Sellos rusos emitidos en 1992, conmemorando el primer centanario del ballet "El Cascanueces". |
Huye
Leyna. Huye entre los grandes copos que caen sobre las solitarias callejuelas.
Huye porque la guerra la empuja.
Hierática,
bailaba. Veía los ojos negros de Sigfrido clavados en su rostro. Entre sus
manos, el cuerpo de Odette trémulo, ligero, volaba sobre la punta de las
zapatillas. De pronto, se escuchan disparos, oyen los gritos de horror de los
espectadores cuando aquellos hombres entran en el teatro. Escondida entre
bambalinas, Leyna esperó hasta que pudo escapar.
Seguía
huyendo entre países en guerra, entre campos nevados, sin importarle que la
luna estuviera lejos, que el sol calentara poco. Escondidos entre sus ropas,
lleva las zapatillas de raso y cuatro sellos. Por el camino le envía una carta,
después otra y luego la tercera. El último lo guarda para poder decir dónde se
encuentra.
Así
llega hasta el fin del mundo. A un país abrazado por el mar. Una tierra en
donde las gentes, que le sonríen tranquilas, no saben que existe el baile sobre
las puntas de las zapatillas de raso. Un recóndito paraje en el que las nubes
derraman una fina lluvia sobre las cabezas de sus paisanos, cubiertas por
negros pañuelos; en el que las almas juegan con las sombras de la noche y la
luz del amanecer; en el que la gente muere y renace rodeada de misterios. Cuando
llega a la playa se detiene asombrada ante la inmensidad del mar. Siente mucho
frío. Al final del arenal, en la cima del acantilado, ve una luz. Atraviesa los
prados hasta llegar a una casa de piedra. Golpea la madera de la puerta. Un
viejo le abre. Después de mirarla, le señala la cuadra. Solo por una noche,
dice agradecida. El anciano, sin entender sus palabras, le sonríe. Entra en el
establo y arrullada por el mugir de las vacas, Leyna se queda dormida.
El
viejo está ordeñando a los animales cuando se despierta. Al verla incorporarse,
se le acerca con una jarra de espumeante leche. La joven bebe el cálido líquido
agradecida. La callosa mano del anciano le muestra un rastrillo y el modo de
ahuecar la paja. Ya es medio día, cuando el hombre vuelve a la cuadra y le
ofrece un plato de caldo. Poco a poco, la joven comienza a trabajar en la
casa.
Una
noche cuando abría la puerta para irse a dormir, el viejo le señala una
habitación vacía. Era la de mi hija, le parece entender. Dándole las gracias,
entra en ella. Las arrugas de la piel del hombre se alisaron en un remedo de
sonrisa.
Al
día siguiente, cuelga las zapatillas de raso a la cabecera de la cama. Después,
escribe una carta diciéndole dónde se encuentra. Saca el último sello y lo
pega en el sobre.
Pasaron
los días, las semanas y los meses; el verano y el otoño. Leyna, poco a poco,
perdía la esperanza.
El
día veinticuatro de diciembre el viejo le pide que lo acompañe a la Iglesia.

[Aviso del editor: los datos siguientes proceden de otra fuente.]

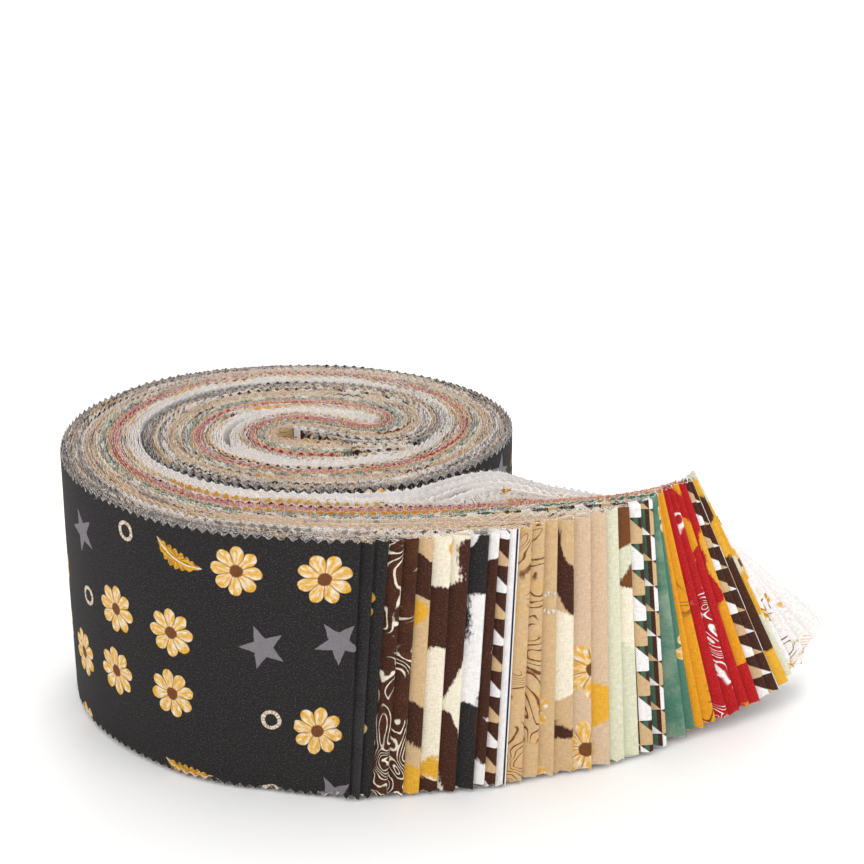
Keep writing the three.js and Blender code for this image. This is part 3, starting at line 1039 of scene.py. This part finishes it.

Nunca había entrado en aquel templo de helada piedra; no era como las capillas
de su tierra, iluminadas con multitud de velas, pintadas con imágenes de oro y
brillantes colores, nubes de incienso que perfumaban las naves, y popes
vestidos con valiosos ropajes. Delante del altar, cual centinelas, cuatro
cirios protegen un cesto lleno de paja desde donde le sonríe el Niño. Antes de
irse, murmurando su ruego, le besa los pies.
Al
no saber cómo preparan en la aldea la cena de Navidad, Leyna cocina la de su
lejana Rusia. Vino caliente con canela y doce platos de diferentes viandas, uno
por cada apóstol. Antes de irse a dormir, se calza las zapatillas de raso y
danza para él, acompañada de una música que sólo ella podía escuchar.
Por
la mañana la despertaron los villancicos de los niños. Abre la puerta y les da
polvorones de nuez. Los miraba marchar cuando escucha ruido en la cuadra. El
viejo estará ordeñando, piensa. Al dirigirse hacia allí lo ve salir camino de
la casa y al cruzarse con ella, despacio, el anciano le susurra.
—Ve
tú. Yo el habla de ese hombre, no la entiendo.